Denver Kirkland

No. 79
- Position: Offensive guard

Personal information
- Born: March 6, 1994 (age 32) Miami, Florida, U.S.
- Listed height: 6 ft 4 in (1.93 m)
- Listed weight: 340 lb (154 kg)

Career information
- High school: Washington (Miami)
- College: Arkansas
- NFL draft: 2016: undrafted

Career history
- Oakland Raiders (2016–2018); Arizona Cardinals (2018)*; Oakland Raiders (2018);
- * Offseason or practice squad member only

Career NFL statistics
- Games played: 7
- Games started: 4
- Stats at Pro Football Reference

= Denver Kirkland =

American football player (born 1994)

Denver Kirkland (born March 6, 1994) is an American former professional football player who was an offensive guard in the National Football League (NFL). He played college football for the Arkansas Razorbacks and was signed by the Oakland Raiders as an undrafted free agent in 2016.

==Early life==
Kirkland attended Booker T. Washington High School in Miami, Florida. As a junior, he was named first-team All-State, after helping his team average 41.7 points and 44.9 total yards-per-game. As a senior, he was named first-team All-State after helping his team average 53.5 points and 431.2 yards of total offense-per-game. He was ranked as the fifth best offensive guard in the nation by Scout.com and the 13th best by 247Sports.com. He was named by ESPN as the 12th best offensive tackle in the nation and the 20th overall prospect in Florida. Rivals.com named him the 13th best offensive tackle in the nation and 19th best player overall in Florida. He was selected to play in the Under Armour All-America Game.

==College career==
Kirkland then attended University of Arkansas where he majored in communications.
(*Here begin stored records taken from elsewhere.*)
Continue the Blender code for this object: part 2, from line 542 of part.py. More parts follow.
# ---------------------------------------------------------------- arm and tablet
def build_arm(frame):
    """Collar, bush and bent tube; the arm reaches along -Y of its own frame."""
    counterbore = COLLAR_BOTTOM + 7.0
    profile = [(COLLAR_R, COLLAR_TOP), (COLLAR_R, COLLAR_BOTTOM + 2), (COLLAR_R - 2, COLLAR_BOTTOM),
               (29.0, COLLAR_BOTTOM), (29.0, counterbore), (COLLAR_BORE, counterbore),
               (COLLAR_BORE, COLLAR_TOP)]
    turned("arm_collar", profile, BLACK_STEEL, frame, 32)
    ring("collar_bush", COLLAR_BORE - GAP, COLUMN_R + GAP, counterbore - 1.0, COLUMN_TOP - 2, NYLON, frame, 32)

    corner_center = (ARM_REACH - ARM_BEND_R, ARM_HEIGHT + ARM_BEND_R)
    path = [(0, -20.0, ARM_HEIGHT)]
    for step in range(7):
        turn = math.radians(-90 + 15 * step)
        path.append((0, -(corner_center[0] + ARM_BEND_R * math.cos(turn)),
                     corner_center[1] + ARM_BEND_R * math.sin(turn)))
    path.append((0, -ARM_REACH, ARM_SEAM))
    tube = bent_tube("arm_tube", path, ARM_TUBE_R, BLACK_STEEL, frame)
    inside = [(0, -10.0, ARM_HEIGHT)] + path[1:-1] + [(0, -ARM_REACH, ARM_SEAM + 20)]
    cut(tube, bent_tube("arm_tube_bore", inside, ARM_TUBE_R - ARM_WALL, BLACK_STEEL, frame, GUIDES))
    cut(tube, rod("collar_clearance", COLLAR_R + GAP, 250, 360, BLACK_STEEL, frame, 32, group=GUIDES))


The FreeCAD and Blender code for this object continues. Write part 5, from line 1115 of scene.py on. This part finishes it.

As a freshman in 2013 he appeared in all 12 games with eight starts, at guard. The offensive line broke the school's single-season record by only allowing eight sacks. For the season, he was named a freshman All-American and an SEC All-Freshman team after helping Alex Collins become the second freshman in school history and 10th true freshman in conference history to rush for 1,000 yards. As a sophomore in 2014, he started all 13 games at right guard. He averaged an offensive line grade of 79%. He allowed only one sack for the season and was penalized only three times. He helped block for running backs Collins and Jonathan Williams, where were the only FBS teammates to rush for 1,000 yards each that season. He also helped to protect quarterback Brandon Allen, only giving 14 sacks among the entire offensive line. In 2015 as a junior, Kirkland moved from right guard to left tackle where he started all 13 games, extending his consecutive start streak to 34 games over three seasons. He helped block for running back Alex Collins, helping him rush for over 1,500 yards and become the third player in conference history with three consecutive 1,000-yard season to start their career. Collins also tied for the conference lead with 10 100-yard rushing games, tying the school single-season record held by Darren McFadden. For the season Kirkland was named third-team All-SEC by Phil Steele.

On January 4, 2016, he announced he would be forgoing his senior season to enter the NFL draft.

==Professional career==
===Oakland Raiders===
After going unselected in the 2016 NFL draft, Kirkland signed with the Oakland Raiders on May 12, 2016. He was released by the Raiders on September 3, 2016 and was signed to the practice squad the next day. He was promoted to the active roster on September 28, 2016, playing in six games with four starts for the Raiders.

On September 5, 2017, Kirkland was placed on injured reserve.

On September 1, 2018, Kirkland was waived by the Raiders and was re-signed to the practice squad. He was promoted to the active roster on October 23, 2018. He was waived on December 1, 2018.

===Arizona Cardinals===
On December 5, 2018, Kirkland was signed to the Arizona Cardinals practice squad.

===Oakland Raiders (second stint)===
On December 11, 2018, Kirkland was signed by the Oakland Raiders off the Cardinals practice squad. He was waived on August 31, 2019.

==Personal life==
Kirkland is the son of Demetrica Roker.